Hill echoed that sentiment, arguing that secession is “the original American political ideal.”

“Without the ability to determine the nature of the polity under which they live, a people is not free,” Hill explained to this reporter. “That freedom is in large part predicated on the ability to choose whether to remain in a political union or to leave it if conditions become oppressive. Conditions have indeed become oppressive in the early 21st century for us traditional Southerners. Many of us have long advocated leaving this corrupt and corrupting American union. We hope this book will help convince other Southerners of the rectitude of our cause. Under the current U.S. system, meaningful reform is neither possible nor desirable.”

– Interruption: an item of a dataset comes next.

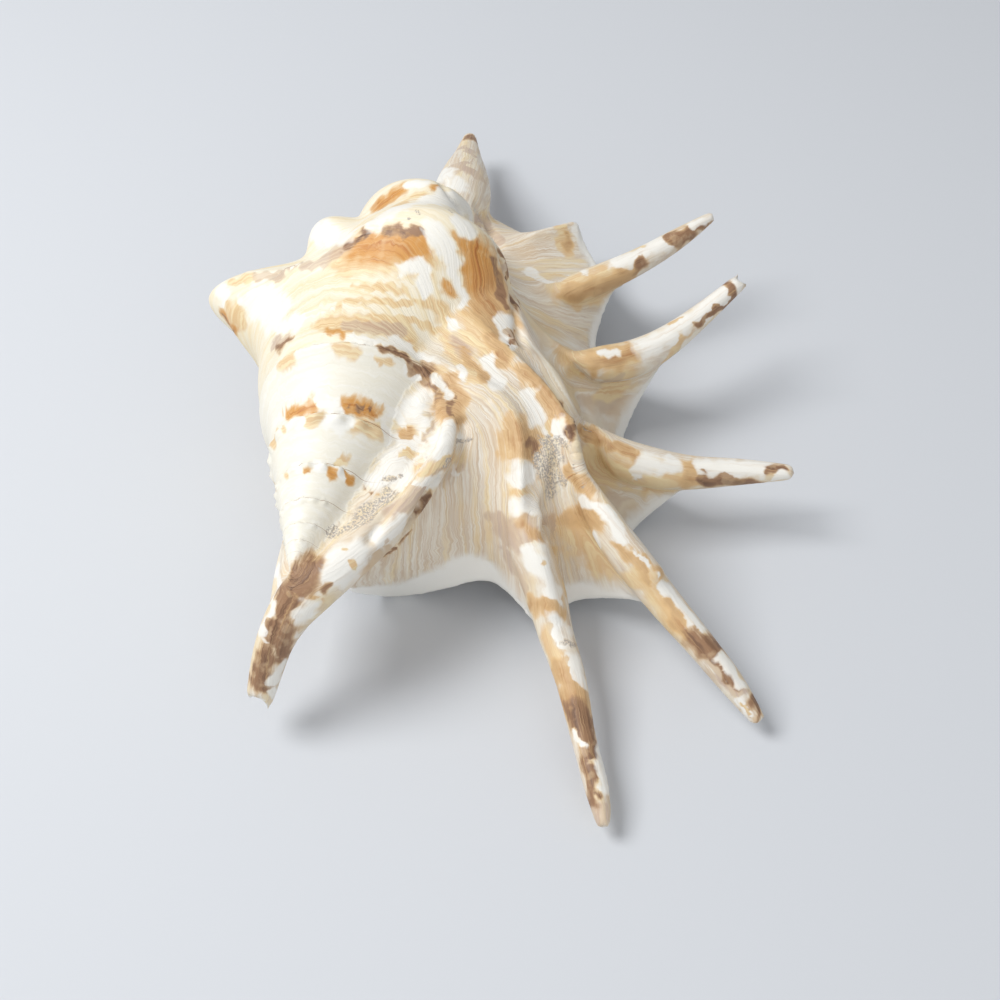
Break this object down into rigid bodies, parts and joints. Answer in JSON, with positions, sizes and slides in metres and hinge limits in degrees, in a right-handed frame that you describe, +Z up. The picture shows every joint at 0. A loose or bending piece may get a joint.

The Honorable Cause indeed presents an honorable message, one of healthy, positive ethnonationalism and a thorough articulation of the Southern cause, its unique history and people, and their legitimate and reasonable desire for self-determination and independence. With identity politics dominating the larger political conversation in American society, it is time all of us participate in the conversation and engage in political advocacy – including White Americans and, perhaps especially considering their unique identity and history, Southerns.

This book is certainly a step in that direction, and will surely open eyes, hearts, and minds to the righteous Southern cause. The book should be required reading for any Southern nationalist and anyone serious about the future of the crumbling American Empire.